# Rally Trial Questions



## Salina (Sep 2, 2012)

ok, so i have been to one Rally Trial so far and my dog did great. soooo I would like to keep competing. 

How does it work...? 
once I got a title in Novice, I can move up to advanced? Or do I go from Novice A to Novice B and then Advanced? 

If i have a Rally Novice title, do I have to do Novice B if i do regular Obedience? O can I still do Obedience Novice A? 

I am so confused.


----------



## BlackHaus (Nov 11, 2013)

Once you get the Novice title you can move on to advanced A, then Excellent A. The B class is for those who have titled a dog already.

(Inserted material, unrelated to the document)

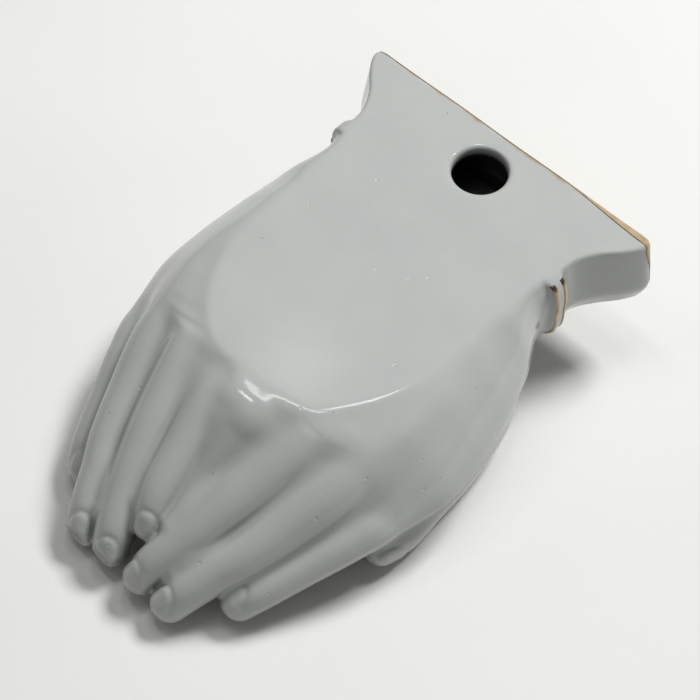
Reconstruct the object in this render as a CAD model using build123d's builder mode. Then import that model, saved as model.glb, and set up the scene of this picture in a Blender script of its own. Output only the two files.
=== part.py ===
from build123d import *
import os
from math import cos, radians, sin

# A hanging ornament in the form of two cupped hands, cast hollow in glazed ceramic.
# It lies on its palms: +Z is the outward normal of the flat wall side, +Y points to
# the closed cuff end and X runs across both hands. The origin is under the middle of the
# whole, on the surface that it rests on. Lengths are in millimetres.

# Driving sizes
back_width = 80.0
overall_length = 129.0
overall_height = 37.2
wall = 3.6
hole_radius = 6.5
hole_inset = 9.7
hole_edge = 0.8
gilt_width = 1.1
rim_width = 1.8
gilt_thickness = 0.25
overrun = 3.0

cuff_end_y = overall_length / 2 - gilt_thickness
wall_side_z = overall_height
plate_underside_z = wall_side_z - wall

# Shares of a span at which the control points of the curves stand
shoulder_out_share = 0.50
shoulder_drop_share = 0.15
flank_rise_share = 0.45
heel_drop_share = 0.55
heel_in_share = 0.50
bowl_rim_share = 0.35
bowl_floor_share = 0.35

# Where the knuckles and the end of the hollow stand, as shares of the overall length
# from the cuff end, and the height of the thumb's seat as a share of overall_height
knuckle_share = 0.620
pocket_end_share = 0.550
thumb_top_share = 0.280

# Cuff sections: station, flat back half width, side half width, side height,
# half width at the foot of the bevel, height of the front. Widths are shares of
# back_width and heights are shares of overall_height. The second row stands at the
# inside of the end wall.
cuff_shares = [
    (0.000, 0.500, 0.530, 0.634, 0.512, 0.516),
    (wall / overall_length, 0.483, 0.515, 0.634, 0.497, 0.516),
    (0.074, 0.430, 0.468, 0.634, 0.450, 0.516),
    (0.112, 0.398, 0.430, 0.634, 0.412, 0.516),
    (0.146, 0.390, 0.418, 0.634, 0.400, 0.516),
]

# Band and hand sections: station, flat back half width, side half width, side height,
# rim half width, rim height, height of the valley between the hands.
band_shares = [
    (0.146, 0.390, 0.432, 0.690, 0.330, 0.450, 0.500),
    (0.156, 0.390, 0.432, 0.690, 0.330, 0.450, 0.500),
    (0.164, 0.384, 0.426, 0.634, 0.310, 0.387, 0.500),
    (0.174, 0.384, 0.426, 0.634, 0.310, 0.387, 0.500),
]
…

Sent from Petguide.com Free App


----------



## sassafras (Jun 22, 2010)

The way I understand it, the difference between Novice A and B is that A is for people who have never titled a dog and B is for people who have titled a dog at any point. 

So, for example. When I started Rally with Squash I had never competed in anything or titled any dog. So he was entered in Novice A. Now, he has his RN. So if I get a new dog and start competing with that dog in Rally, I would start by entering in Novice B even though THAT dog had never competed before.

At this point, with his RN, I can continue to compete in Novice B if I choose (for example, if I don't think he's ready for Advanced). But I can move up to advanced at any time. 

Honestly I don't know about the obedience rules. I've only ever competed in Rally.


----------



## Salina (Sep 2, 2012)

thank you.
what if i also would like to compete in regular Obedience and already got the rally novice title. do I have to do A or B?

Edit: thank you sassafras. I did not know you can do B if you are not ready for advanced. Thats good.


----------



## Shep (May 16, 2013)

You can still enter Novice A obedience even if you have rally titles.


----------